Stripping these things out is hard. Economists think February’s exports may look weak, partly because companies pushed a lot of shipments forward to get them done before the holiday. The median forecast of 13 economists surveyed by The Wall Street Journal is for 5% on-year growth in February. January’s exports grew by an unexpectedly strong 10.6% year-over-year.

China’s trade data are due out at around 0200 GMT on Saturday.

Industrial production, a key indicator which foreshadows gross domestic product growth, likely grew 9.5% year-over-year in the January and February, which are rolled together by the Statistics Bureau. December’s figure was 9.7%.


Fixed-asset investment likely rose 19.3% year-over-year in the same two month period, a modest slowdown from 19.6% growth in last year as a whole, as local governments slowly wind down their recent infrastructure binge.


“Tighter credit conditions and government efforts to contain local government debt affected availability and affordability of funding for investment,” wrote Shuang Ding and Minggao Shen in another research note.

Industrial production and FAI numbers are due to be released at 0530 GMT on March 13.

China’s currency, the yuan or renminbi, fell unexpectedly in 

February, with one U.S. dollar buying 6.12 yuan at the end 

of the month, compared with 6.10 at the beginning. By the standards of China’s tightly managed exchange rate, that counts as a big move.

Analysts said the central bank engineered the drop deliberately to undermine perceptions that the yuan is a one-way bet, bound to keep on rising. A weaker currency would benefit China’s exporters, but only if sustained over the long term.


Financing conditions seem to have become easier, with the benchmark 7-day repo rate falling throughout February and hitting 2.48% on March 6, the lowest since 2012. While only banks can borrow at that interest rate, they tend to pass cheap financing on to their customers. That seems at odds with the government’s goal of curbing runway lending growth.
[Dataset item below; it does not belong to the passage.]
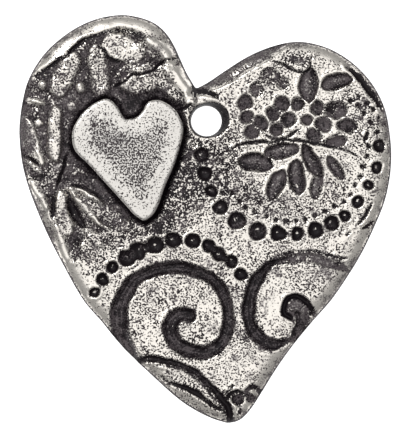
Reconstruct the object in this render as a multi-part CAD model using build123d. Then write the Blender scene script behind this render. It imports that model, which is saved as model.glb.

“The current situation is confusing,” said Louis Kuijs, an economist at RBS. “Interbank rates have fallen to levels that do not seem consistent with the firmer monetary stance that policymakers said they wanted to pursue.”

Mr. Kuijs thinks the sudden drop in interest rates is a side-effect of the central bank’s moves to weaken the yuan, not a deliberate move to loosen monetary policy.

But it does suggest that slowing credit growth is not the top priority for policy makers. Banks likely made a net 740 billion yuan of local currency loans in February, according to the Journal’s survey. That would be a decline from 1.32 trillion yuan in January, traditionally a strong month for lending, but higher than 620 billion yuan in February last year. The data is expected around the middle of March.

Inflation remains the dog that isn’t barking. A mild winter has helped to keep food prices low, with the agricultural wholesale price index down 1.1%  from a year earlier.

The consumer price index likely rose an unthreatening 2% year-over-year in February, according to the Journal’s poll, down from 2.5% in January. The premier set a target of keeping price rises to no more than 3.5%, a repeat of last year’s goal. China’s inflation data will be released at 0130 GMT on Sunday.